I have to be honest, steeped as I have been in the world of national security and foreign policy these past 30 years, I had to have my eyes opened to this reality. Fortunately for me, my wonderful wife, Carla Dirlikov Canales, who has had a career as an internationally acclaimed opera singer while also serving as a U.S. State Department cultural envoy for the past nearly 20 years, has become one of the world’s leading experts in cultural diplomacy.
She has run programs on the role culture plays in international affairs and as a force to drive social change at Harvard, the Fletcher School and at other leading universities. She is also currently serving in the Biden Administration at the National Endowment for the Arts working on issues of cultural exchange.
Carla has been an excellent teacher in these matters and her message has consistently been we can and must do more. As she has written, we are at a disadvantage as the only major nation without a ministry of culture. A correction there is long overdue. Recent events and trends have only further confirmed that she is right.
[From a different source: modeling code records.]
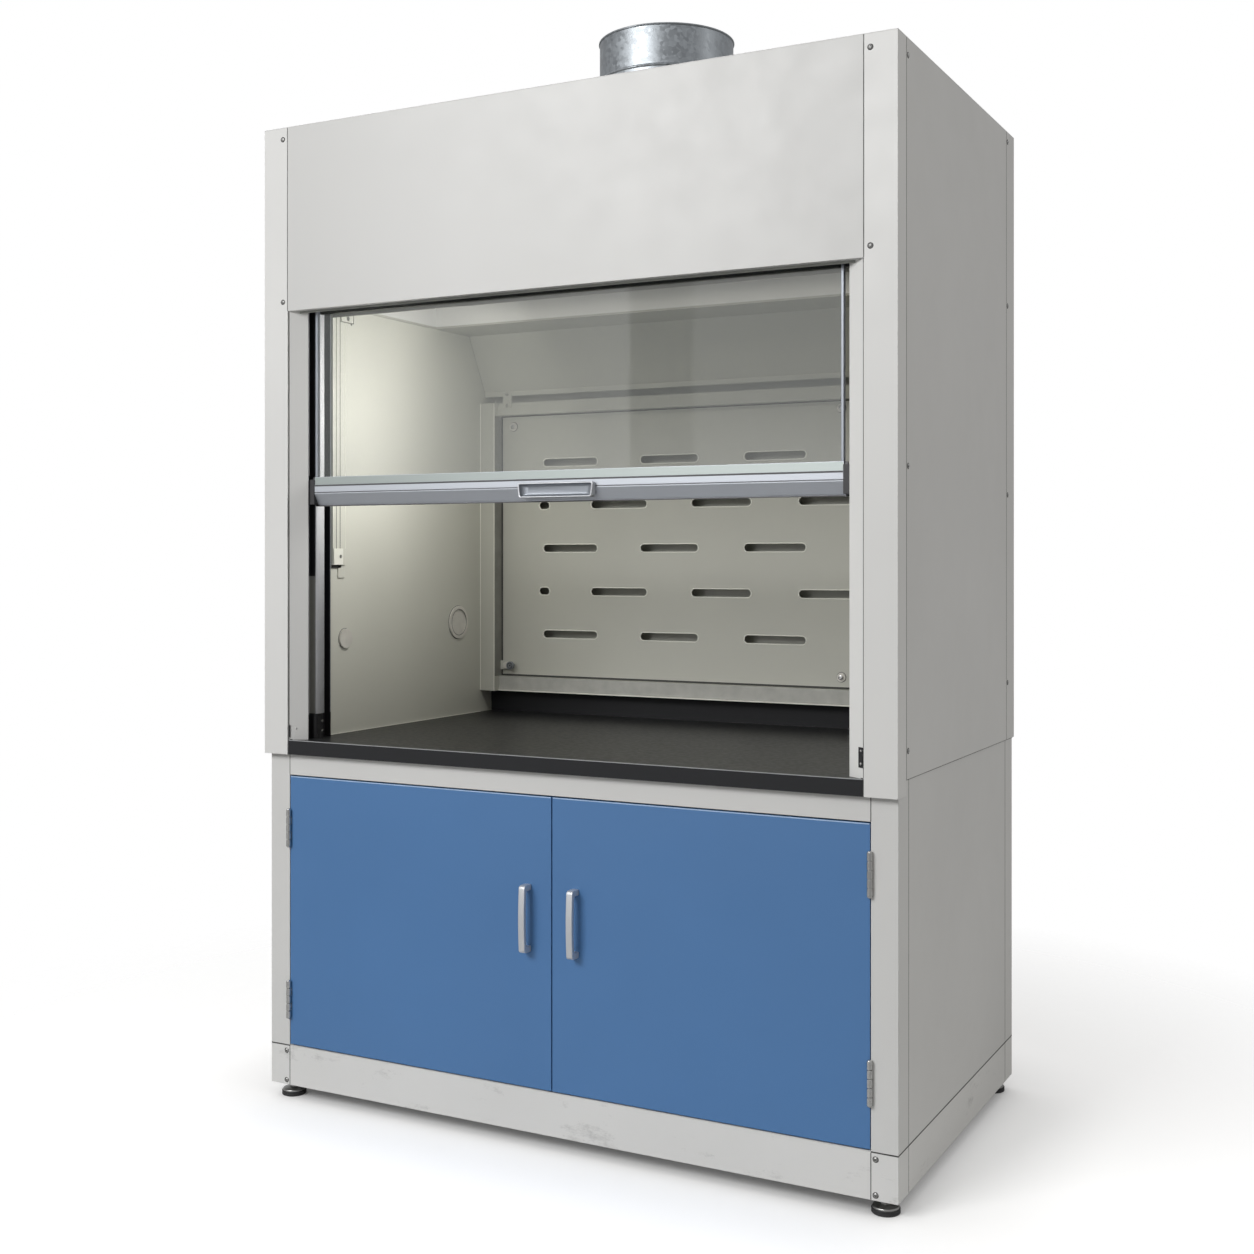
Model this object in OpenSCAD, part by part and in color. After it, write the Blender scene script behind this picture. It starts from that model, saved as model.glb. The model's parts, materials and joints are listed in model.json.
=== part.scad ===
// Chemical fume hood on a two-door base cabinet.
// Millimetres, +Z up, front towards -Y, origin on the floor under the middle of the overall box.

/* [Overall] */
// Width across the hood's side panels
hood_w = 1500; // [1300:10:1800]
// Depth from the front posts' faces to the back
hood_d = 860; // [820:10:1000]
// Height of the worktop's surface above the floor
worktop_z = 820; // [780:5:900]
// Height of the roof above the floor
roof_z = 2209; // [2180:1:2300]

/* [Sheet metal] */
// Thickness of the painted steel sheet
sheet = 1.5; // [1:0.1:2]
// Seam between neighbouring panels
seam = 0.6; // [0.3:0.1:1]
// Gap that keeps separate moving pieces apart
free_gap = 0.5; // [0.3:0.1:1]
// Gap beside a sliding shoe or weight
slide_gap = 0.3; // [0.2:0.05:0.5]
// Radial clearance of a pin or axle in its bore
run_gap = 0.05; // [0.02:0.01:0.1]

/* [Hood posts and fascia] */
// Width of a front post's face
post_face = 66; // [60:1:90]
// Depth of a front post's outer flange
post_side = 51; // [48:1:60]
// Depth of a rear post's outer flange
rear_post_side = 68; // [50:1:90]
// Width of a rear post's back flange
rear_post_back = 62; // [40:1:90]
// Height of the fascia's lower edge
fascia_z = 1792; // [1780:1:1800]
// Depth of the fascia's folded edges
fascia_fold = 18; // [12:1:20]

/* [Sash opening] */
// Distance from a post's inner edge in to the splayed jamb's inner edge
jamb_reach = 37.5; // [30:0.5:45]
// Depth over which the jamb splays
jamb_splay = 25; // [20:1:26]
// Depth of the track's front channel
channel_d = 23.5; // [22:0.5:26]
// Depth of the bull-nosed divider between the channels
divider_d = 31; // [26:1:36]
// Depth of the track's rear channel
rear_channel_d = 22.5; // [20:0.5:26]
// Width of the track in front of its back wall
track_w = 16; // [14:1:20]
// Wall of the track's extrusion
track_wall = 1.5; // [1.2:0.1:2]
// Thickness of the dark liner in each channel
insert_t = 1; // [0.8:0.1:1.5]
// Height of the black foot block under each track
foot_block_h = 56; // [40:1:70]

/* [Sash] */
// Height of the sash rail's lower edge at rest
sash_z = 1350; // [1300:1:1400]
// Height of the sash above its rail's lower edge
sash_h = 740; // [730:1:745]
// Thickness of the sash glass
glass_t = 6; // [4:1:6]
// Height of the rail's slanted lower band
rail_slant_h = 28; // [22:1:34]
// Height of the rail's upright front band
rail_front_h = 16.5; // [12:0.5:22]
// Height of the clip that holds the glass
rail_clip_h = 21.5; // [16:0.5:26]
// Depth of the groove between the rail's two bands
rail_groove = 1.5; // [0.5:0.5:2.5]
// Height of the set-back lip at the rail's lower edge
rail_lip_h = 4; // [2:0.5:6]
// Width of the recessed pull
grip_w = 190; // [140:5:260]
// Height of the recessed pull
grip_h = 32; // [28:1:34]
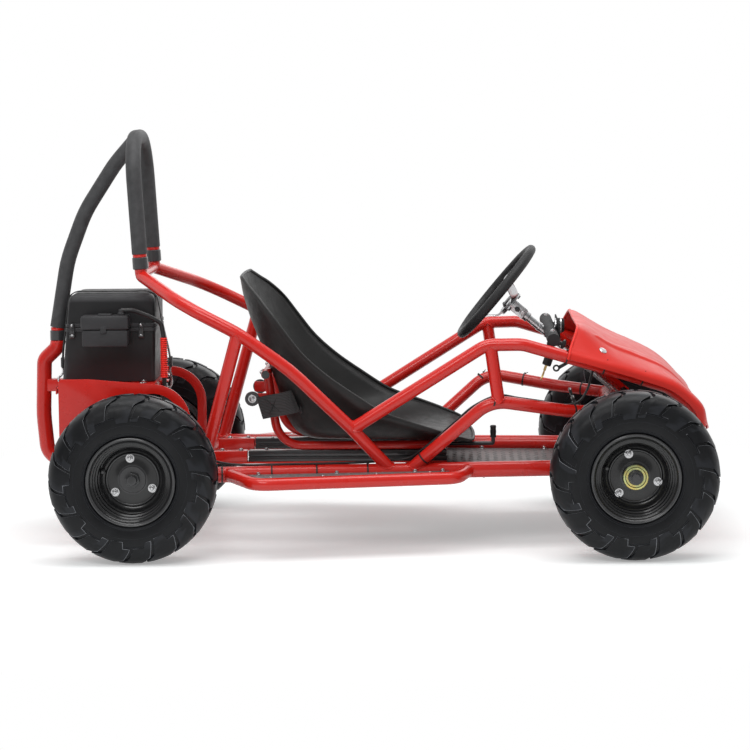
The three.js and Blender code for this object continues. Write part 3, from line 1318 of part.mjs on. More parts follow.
// Dash: a cross tube on the front tubes, its panel with a gauge, the lock and the column's brace
function makeDash() {
  let solid = straight(V(dash.x, -dash.halfLength, dash.z), V(dash.x, dash.halfLength, dash.z), tube.upper);
  const panel = block(
    V(dash.panelX - dash.panelWall, -dash.panelHalf, dash.panelLow),
    V(dash.panelX, dash.panelHalf, dash.panelHigh),
  );
  const stays = [-1, 1].map((side) => block(
    V(dash.x, side * dash.tabY - dash.tabWall / 2, dash.z - tube.upper / 2),
    V(dash.panelX, side * dash.tabY + dash.tabWall / 2, dash.z + tube.upper / 2),
  ));
  const gaugeZ = dash.panelHigh - dash.gaugeRadius / 2;
  const gauge = rod(
    V(dash.panelX - dash.gaugeLength / 2 - dash.panelWall, dash.gaugeY, gaugeZ),
    V(dash.panelX + dash.gaugeLength, dash.gaugeY, gaugeZ), dash.gaugeRadius, 12,
  );
  const lockTop = V(dash.lockX + dash.arm / 3, dash.lockY, dash.lockTop);
  const lockFoot = lockTop.clone().addScaledVector(keyAxis, dash.lockLength);
  const lock = rod(lockTop, lockFoot, dash.lockRadius, 12);
  const lockArm = block(
    V(dash.x - dash.arm, dash.lockY - dash.arm / 2, lockTop.z - dash.arm),
    V(dash.x, dash.lockY + dash.arm / 2, dash.z),
  );
  const brace = straight(
    V(dash.x, dash.braceY, dash.z),
    V(dash.x, dash.braceY, dash.z).addScaledVector(columnDown, dash.braceLength), dash.braceRadius, 10,
  );
  const collarFoot = columnPoint(dash.collarReach);
  const collarTop = columnPoint(dash.collarReach - dash.collarLength);
  const collar = rod(collarTop, collarFoot, dash.collarRadius, 12);
  solid = joined(solid, panel, ...stays, gauge, lock, lockArm, brace, collar);
  const columnRoom = rod(
    columnPoint(-column.topReach), columnPoint(columnFoot), column.radius + column.runGap, 8,
  );
  const keyRoom = rod(
    lockFoot.clone().addScaledVector(keyAxis, -keyPart.depth - gap),
    lockFoot.clone().addScaledVector(keyAxis, overrun), keyPart.radius + gap, 10,
  );
  const cutters = [columnRoom, keyRoom, frontTube(-1, grown), frontTube(1, grown)];
  add('dash_panel', trimmed(solid, ...cutters), looks.blackMetal);

  const shank = rod(
    lockFoot.clone().addScaledVector(keyAxis, -keyPart.depth),
    lockFoot.clone().addScaledVector(keyAxis, keyPart.shank), keyPart.radius, 10,
  );
  const bow = new THREE.BoxGeometry(keyPart.bowThickness, keyPart.bowWidth, keyPart.bow);
  const turn = new THREE.Quaternion().setFromUnitVectors(V(0, 0, -1), keyAxis);
  bow.applyQuaternion(turn);
  const bowAt = lockFoot.clone().addScaledVector(keyAxis, keyPart.shank + keyPart.bow / 2 - gap);
  bow.translate(bowAt.x, bowAt.y, bowAt.z);
  add('key', joined(shank, toSolid(bow)), looks.steel);
}

const keyAxis = V(-Math.sin(keyPart.lean * degrees), 0, -Math.cos(keyPart.lean * degrees));

// Pedals: each swings on a pin between two cheeks that stand on the floor pan
function pedalFrame(y) {
  const panTop = pan.z + pan.thickness / 2;
  return { pivot: V(pedal.pivotX, y, panTop + pedal.lift), panTop };
}

function pedalCheeks(y) {
  const { pivot, panTop } = pedalFrame(y);
  const reach = pedal.armHalf + 2 * gap;
  const cheeks = [-1, 1].map((side) => {
    const inside = y + side * reach;
    const outside = y + side * (reach + pedal.cheek);
    return block(
      V(pivot.x - pedal.barrel, Math.min(inside, outside), panTop - pan.thickness / 2),
      V(pivot.x + pedal.barrel, Math.max(inside, outside), pivot.z + pedal.barrel),
    );
  });
  const pin = rod(
    V(pivot.x, y - reach - pedal.cheek / 2, pivot.z), V(pivot.x, y + reach + pedal.cheek / 2, pivot.z),
    pedal.pinRadius, 10,
  );
  return joined(...cheeks, pin);
}

function makePedal(name, y) {
  const { pivot } = pedalFrame(y);
  const barrel = rod(
    V(0, -pedal.armHalf, 0), V(0, pedal.armHalf, 0), pedal.barrel, 14,
  );
  const armSolid = block(
    V(-pedal.armHalf, -pedal.armHalf, 0), V(pedal.armHalf, pedal.armHalf, pedal.reach),
  );
  const pad = block(
    V(-pedal.armHalf - pedal.padThickness, -pedal.padWidth / 2, pedal.reach - pedal.padHeight / 2),
    V(-pedal.armHalf + gap, pedal.padWidth / 2, pedal.reach + pedal.padHeight / 2),
  );
  const bore = rod(V(0, -overrun * 2, 0), V(0, overrun * 2, 0), pedal.pinRadius + axle.runGap, 12);
  const whole = less(joined(barrel, armSolid, pad), bore);
  add(name, whole.rotate([0, -pedal.lean, 0]).translate([pivot.x, pivot.y, pivot.z]), looks.blackMetal);
}

function makePedals() {
  makePedal('throttle_pedal', pedal.throttleY);
  makePedal('brake_pedal', pedal.brakeY);
}

// Seat base: two tracks on a cross bar; the seat frame's side tubes slide on them
function makeSeatBase() {
  const half = seatBase.width / 2;
  const parts = [];
  for (const [, side] of sides) {
    const [y0, y1] = [side * seatBase.y - half, side * seatBase.y + half];
    parts.push(block(V(seatBase.rearX, y0, seatBase.stripTop), V(seatBase.stepX, y1, seatBase.topZ)));
    parts.push(block(
      V(seatBase.stepX - gap, y0, seatBase.stripTop), V(seatBase.frontX, y1, seatBase.topZ),
    ));
    parts.push(block(
      V(seatBase.rearX, y0, seatBase.footZ), V(seatBase.frontX, y1, seatBase.stripTop + gap),
    ));
  }
  const barFoot = pan.z + pan.thickness / 2 + gap;
  const barHalf = railY(seatBase.crossX);
  parts.push(block(
    V(seatBase.crossX - seatBase.crossHalf, -barHalf, barFoot),
    V(seatBase.crossX + seatBase.crossHalf, barHalf, seatBase.stripTop),
  ));
  const cutters = [mainRail(-1, grown), mainRail(1, grown), lowTube(-1, grown), lowTube(1, grown)];
  add('seat_base', trimmed(joined(...parts), ...cutters), looks.blackMetal);
}

const seatTubeZ = seatBase.topZ + gap + tube.seat;

function seatRow(shares) {
  const [spineX, spineZ, lipX, lipY, lipZ] = shares;
  const x = (part) => share(seat.backX, seat.frontX, part);
  const z = (part) => share(seat.floorZ, seat.topZ, part);
  return { spine: V(x(spineX), 0, z(spineZ)), lip: V(x(lipX), seat.halfWidth * lipY, z(lipZ)) };
}

function seatGrid() {
  const count = seat.columns;
  return seatShares.map((shares) => {
    const { spine, lip } = seatRow(shares);
    return Array.from({ length: 2 * count + 1 }, (_, k) => {
      const s = (k - count) / count;
      const rise = Math.abs(s) ** seat.riseShare;
      const spread = Math.abs(s) ** seat.spreadShare * Math.sign(s);
      return V(share(spine.x, lip.x, rise), lip.y * spread, share(spine.z, lip.z, rise));
    });
  });
}

// The seat's back face at a height, from its middle line
function seatBackX(z) {
  const rows = seatShares.map(seatRow);
  for (let i = 0; i < rows.length - 1; i += 1) {
    const [a, b] = [rows[i].spine, rows[i + 1].spine];
    if (z <= a.z && z >= b.z) return share(a.x, b.x, (a.z - z) / (a.z - b.z));
  }
  return seat.backX;
}

function makeSeat() {
  const beltRoom = beltSolids(gap * 2);
  const shellSolid = shellOver(seatGrid(), shell.wall, seat.outward);
  add('seat_shell', trimmed(shellSolid, beltRoom.cut), looks.blackPlastic);

  const crossX = seatBackX(seatFrame.crossZ) - shell.wall - seatFrame.crossRoom - gap - tube.seat;
  const parts = [];
  for (const [, side] of sides) {
    const y = side * seatFrame.y;
    parts.push(pipe([
      V(seatFrame.frontX, y, seatTubeZ), V(seatFrame.backX, y, seatTubeZ),
      V(crossX, y, seatFrame.crossZ + tube.seat),
    ], tube.seat, seatFrame.bend, 8));
    const tabOut = seatFrame.y + tube.seat;
    const tabAt = (reach) => V(seatFrame.tabX, side * reach, seatFrame.tabZ);
    const [tabLow, tabHigh] = [side * (tabOut - seatFrame.tabWall), side * tabOut].sort((a, b) => a - b);
    parts.push(block(
      V(seatFrame.tabX - seatFrame.tabRadius, tabLow, seatFrame.tabZ - seatFrame.tabRadius),
      V(crossX + tube.seat, tabHigh, seatFrame.tabZ + seatFrame.tabRadius),
    ));
    parts.push(rod(tabAt(tabOut - gap), tabAt(tabOut + belt.eye + 2 * gap), belt.bore - gap, 6));
    parts.push(rod(tabAt(tabOut + belt.eye + 2 * gap), tabAt(tabOut + 2 * belt.eye), belt.headRadius, 6));
  }
  parts.push(straight(
    V(crossX, -seatFrame.crossHalf, seatFrame.crossZ), V(crossX, seatFrame.crossHalf, seatFrame.crossZ),
    tube.seat, 10,
  ));
  parts.push(straight(
    V(seatFrame.barX, -seatFrame.y, seatTubeZ - seatFrame.barDrop),
    V(seatFrame.barX, seatFrame.y, seatTubeZ - seatFrame.barDrop),
    seatFrame.barRadius, 8,
  ));
  const bearing = block(
    V(seatFrame.barX - lever.bearing, lever.y - lever.bearing, seatTubeZ - lever.bearing),
    V(seatFrame.barX + lever.bearing, lever.y + lever.bearing, seatTubeZ + tube.seat - 2 * gap),
  );
  const room = rod(
    V(seatFrame.barX - overrun * 3, lever.y, lever.z), V(seatFrame.barX + overrun * 3, lever.y, lever.z),
    lever.radius + axle.runGap, 8,
  );
  add('seat_frame', less(joined(...parts, bearing), room), looks.red);

  const at = (x) => V(x, lever.y, lever.z);
  const edge = seatFrame.barX + lever.bearing + gap;
  const rear = seatFrame.barX - lever.bearing - gap;
  add('seat_lever', joined(
    rod(at(rear - lever.collar), at(lever.frontX), lever.radius, 10),
    rod(at(rear - lever.collar), at(rear), lever.collarRadius, 10),
    rod(at(edge), at(edge + lever.collar), lever.collarRadius, 10),
    rod(
      V(lever.frontX, lever.y, lever.z - lever.radius), V(lever.frontX, lever.y, lever.gripTop),
      lever.radius, 10,
    ),
    rod(
      V(lever.frontX, lever.y, lever.gripFoot), V(lever.frontX, lever.y, lever.gripTop + gap),
      lever.gripRadius, 10,
    ),
  ), looks.blackMetal);
  add('seat_belt', beltRoom.belt, looks.webbing);
}

// Lap belt, buckled: from an eye on each tab of the seat frame, through the shell, over the seat
function beltSolids(room) {
  const centre = V(seatBackX(belt.slotZ), 0, belt.slotZ);
  const up = V(seatBackX(belt.slotZ + belt.width), 0, belt.slotZ + belt.width).sub(centre).normalize();
  const tilt = Math.atan2(-up.x, up.z);
  const eyeY = seatFrame.y + tube.seat + 2 * gap;
  const t = belt.thickness;
  const front = belt.buckleDepth / 2;
  const half = [
    [front, 0], [front + belt.slotIn, belt.slotY - t], [belt.slotIn - belt.slotOut, belt.slotY + t * 2],
    [seatFrame.tabX - centre.x + belt.ringRadius - t / 2, eyeY + t / 2],
  ];
  const strip = (grow) => {
    const route = [...half.slice(1).reverse().map(([n, y]) => [n, -y]), ...half];
    const outline = stripOutline(route, t / 2 + grow);
    const shape = new THREE.Shape(outline.map(([n, y]) => new THREE.Vector2(n, y)));
    const depth = belt.width + 2 * grow;
    const geometry = new THREE.ExtrudeGeometry(shape, { depth, bevelEnabled: false });
    geometry.translate(0, 0, -depth / 2);
    geometry.rotateY(-tilt);
    geometry.translate(centre.x, 0, centre.z);
    return toSolid(geometry);
  };
  const buckle = new THREE.BoxGeometry(belt.buckleDepth, belt.buckle, belt.width);
  buckle.translate(belt.buckleDepth / 2 + belt.clear, 0, 0);
  buckle.rotateY(-tilt);
  buckle.translate(centre.x, 0, centre.z);
  let whole = joined(strip(0), toSolid(buckle));
  for (const [, side] of sides) {
    const at = (y) => V(seatFrame.tabX, side * y, seatFrame.tabZ);
    const eye = rod(at(eyeY - gap), at(eyeY + belt.eye - gap), belt.ringRadius, 12);
    const bore = rod(at(eyeY - overrun), at(eyeY + belt.eye + overrun), belt.bore, 12);
    whole = less(joined(whole, eye), bore);
  }
  return { belt: whole, cut: strip(room) };
}

// Brake hose: from the pedal's side of the hood down to the rail, then back to the caliper
function makeHose() {
  const beside = hoseRail.map(([x, inward, z]) => [x, inward - railY(x), z]);
  const points = [...hoseFront, ...beside, ...hoseRear].map((turn) => V(...turn));
  const curve = new THREE.CatmullRomCurve3(points, false, 'centripetal');
  add('brake_hose', alongCurve(curve, hoseRadius, 25), looks.rubber);
}

function alongCurve(curve, radius, steps) {
  return toSolid(new THREE.ExtrudeGeometry(disc2d(radius, 8, 0.5), { steps, extrudePath: curve }));
}

makeMainRails();
makeUpperRails();
makeLowTubes();
makeHoop();
makeSideBars();
makeSidePlates();
makeBattery();
makeStrap();
makeLeads();
makeWheels();
makeRearAxle();
makeDrive();
makeCaliper();
makeFrontAxle();
makeSpindles();
makeTieRods();
makeSteering();
makeHood();
makeDash();
makePedals();
makeSeatBase();
makeSeat();
makeHose();

export default kart;
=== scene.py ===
import math

import bmesh
import bpy
from mathutils import Matrix, Quaternion, Vector


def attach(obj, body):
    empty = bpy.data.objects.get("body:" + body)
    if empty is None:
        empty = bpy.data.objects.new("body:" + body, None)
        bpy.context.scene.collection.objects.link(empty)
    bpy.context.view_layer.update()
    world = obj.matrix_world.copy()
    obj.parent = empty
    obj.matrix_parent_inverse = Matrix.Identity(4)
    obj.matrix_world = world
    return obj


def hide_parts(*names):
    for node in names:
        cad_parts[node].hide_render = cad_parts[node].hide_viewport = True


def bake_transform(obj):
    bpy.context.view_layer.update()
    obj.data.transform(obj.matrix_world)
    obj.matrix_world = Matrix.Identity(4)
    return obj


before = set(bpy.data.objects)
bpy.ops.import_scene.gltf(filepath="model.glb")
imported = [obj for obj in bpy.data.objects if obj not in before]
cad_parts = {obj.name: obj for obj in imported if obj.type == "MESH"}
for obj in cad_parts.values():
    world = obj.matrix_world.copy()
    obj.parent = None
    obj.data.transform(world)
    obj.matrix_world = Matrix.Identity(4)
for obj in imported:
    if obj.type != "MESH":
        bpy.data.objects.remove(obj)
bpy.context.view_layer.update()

# Small electric off road go kart.
# Shapes are worked in millimetres and scaled to metres when a piece is done.
# +X is the front, +Y the driver's left and +Z up. The near side of the photograph is the driver's right.

MM = 0.001
SIDES = (("right", -1), ("left", 1))
UP = Vector((0, 0, 1))
ACROSS = Vector((0, 1, 0))


# Shapes

def share(a, b, part):
    return a + (b - a) * part


def held(value):
    """The value, held between nought and one."""
    return min(max(value, 0), 1)


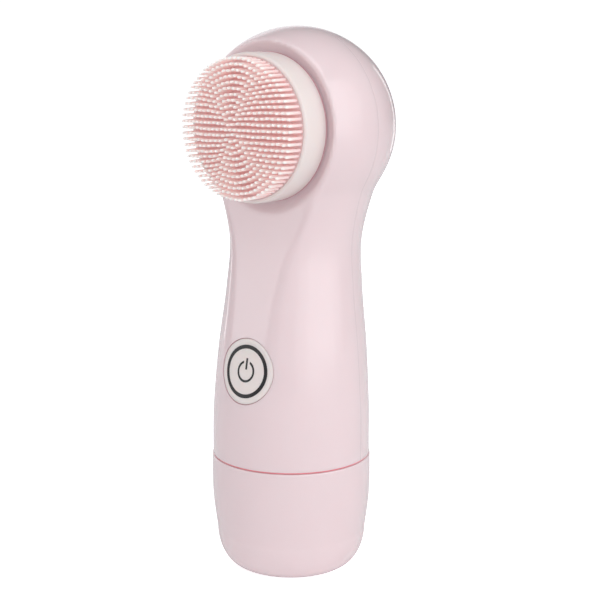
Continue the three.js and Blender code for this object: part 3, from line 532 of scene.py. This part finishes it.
# %% Laying a grid on the form
def skin(rows, across):
    """A surface laid on the body over rows of (height, first angle, last angle)."""
    last_row = len(rows) - 1
    bpy.ops.mesh.primitive_grid_add(x_subdivisions=across, y_subdivisions=last_row, size=2)
    obj = bpy.context.active_object
    for vertex in obj.data.vertices:
        z, first, last = rows[round((vertex.co.y + 1) / 2 * last_row)]
        vertex.co = dished(body_point(first + (last - first) * (vertex.co.x + 1) / 2, z)) * MM
    edit(obj, merge_doubles(), normals_out)
    middle = sum((v.co for v in obj.data.vertices), Vector()) / len(obj.data.vertices)
    if sum(f.normal.dot(f.center - middle) * f.area for f in obj.data.polygons) < 0:
        edit(obj, bpy.ops.mesh.flip_normals)
    return obj


# %% Giving a skin its wall
def give_wall(obj, rounding):
    """Thickens a skin inwards into a moulding's wall and rounds its rims, in millimetres."""
    modify(obj, "SOLIDIFY", thickness=WALL * MM, offset=-1)
    edit(obj, merge_doubles(), normals_out)
    soften(obj, rounding * MM, angle=50)


# %% Where the rows and their ends lie
BALL_ROWS = 44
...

If we are to maintain our leadership in the world, we must, as she has been regularly arguing to me and to her students and colleagues “learn to reach not just governments, but people worldwide, not just via diplomats talking points or politician’s speeches but through the work of artists, athletes and others who know how to touch people more deeply, in their hearts.”
Other nations understand this. We have long taken our powers in this regard for granted. The question now is whether we will step up to the challenge of cultivating this vital area of strength as we do the others we regard as essential to our leadership and security.